Front End JavaScript Error Tracking - volldabei95zwei
http://grexi.github.io/console/

======
STRML
This is a cool project- I've been working on a version of this using Sentry, a
PhantomJS web scraper and a simple XHR.

Admittedly, HTML2Canvas (or anything that creates <canvas> from the page so it
can be screenshotted) is pretty cool and allows this great sort of
annotation/selection capability where a user can choose to highlight what went
wrong and provide some feedback. That's great. I found html2canvas to be
really resource heavy when taking the snapshot, and there was no way to do it
'automatically'. Why does that matter? When debugging, I want _history_.

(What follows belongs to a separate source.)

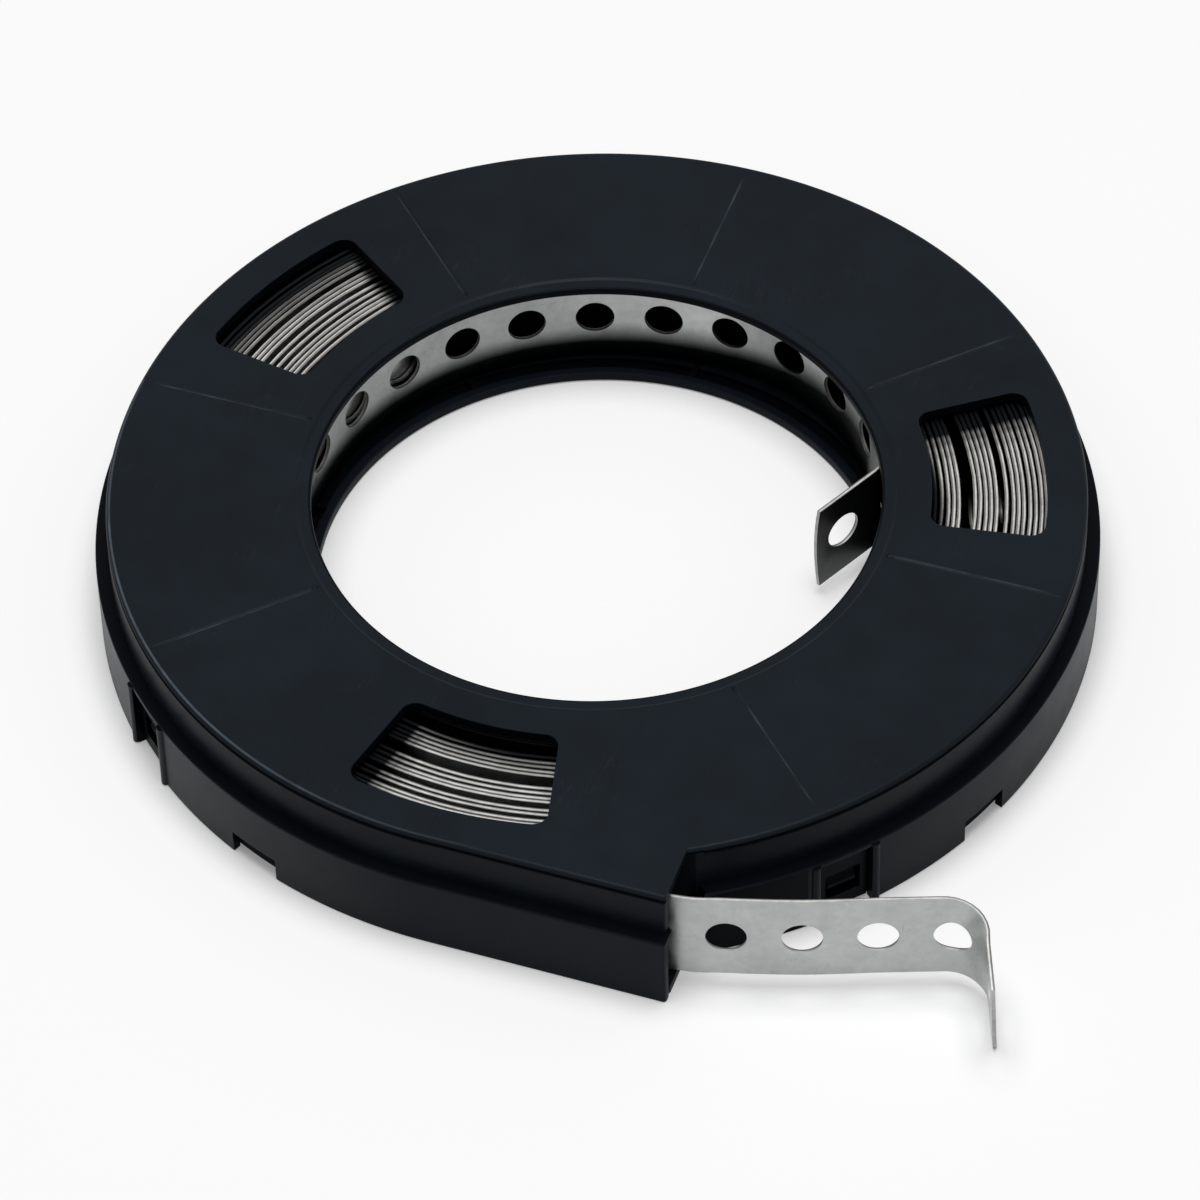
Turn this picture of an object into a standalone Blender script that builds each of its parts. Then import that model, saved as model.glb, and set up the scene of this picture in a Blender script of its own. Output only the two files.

My ideal bug-reporting tool would not only give user specs, stack traces and a
screenshot, but a history of screenshots going back to an arbitrary length so
I can figure out exactly what the user was doing that triggered that error.
Trial and error could lead one to the correct sequence of screenshots but I've
found one per 10s / 6 max (so 60s of history) to be a pretty good way to do
it.

So if you know you want history, how do you get it? You can't use html2canvas
to just take snapshots the entire time the user is using the page (I've tried
(work account on GitHub):
[https://github.com/niklasvh/html2canvas/pull/270](https://github.com/niklasvh/html2canvas/pull/270)).
It's far too slow, memory heavy, and if done asynchronously can create really
strange render bugs if the user scrolls or mutates the DOM. Some of these
issues can be fixed but it will forever be slow and take a ton of CPU. So I
came up with something else.

At the same time I was working on a web scraper + screenshotter using
PhantomJS that talked to RabbitMQ. I thought: why render the screenshot at all
on the client? I have all the same resources; I can recreate the environment
from source, on my own time, asynchronously, without making the client do the
work for me and slowing down their browser. So the implementation I came up
with does the following:

1\. Maintains a rolling 5-element array of HTML snapshots (usually via
document.firstChild.outerHTML), tied to setInterval. That part is easily
configurable to your preference. The snapshots even contain a virtual cursor
element that I just track using mousemove events. 2\. On error, collects the
usual data using Raven (the client-side library that reports to Sentry, the
open-source error aggregator). 3\. Rather than hit Sentry directly, the
browser POSTs to a local route. That route separates the HTML snapshots from
the Raven/Sentry data, and creates UUIDs for each snapshot to create S3
filenames. 4\. The Sentry data is sent to Sentry along with the S3 filenames,
and the HTML + filenames are put on a RabbitMQ queue. 5\. A separate process
is listening to the queue, grabs HTML off the queue and renders the page using
the CSS (no scripts) from the running webserver. The screenshot is then
uploaded to S3. 6\. A Sentry plugin displays those images in the bug report,
assuming the S3 urls are valid. They may take a while to resolve but they
usually show up in < 2 minutes.

Since there are a lot of moving parts, I've always wanted to create a simple
devops service out of this, but I haven't had the time, being busy with other
projects. But if there is interest, I could open-source some of the
components.

------
neilunadkat12
One of my friend had made a similar project around 2 years back.. its called
errorception.com.

I think it seems to be doing good now..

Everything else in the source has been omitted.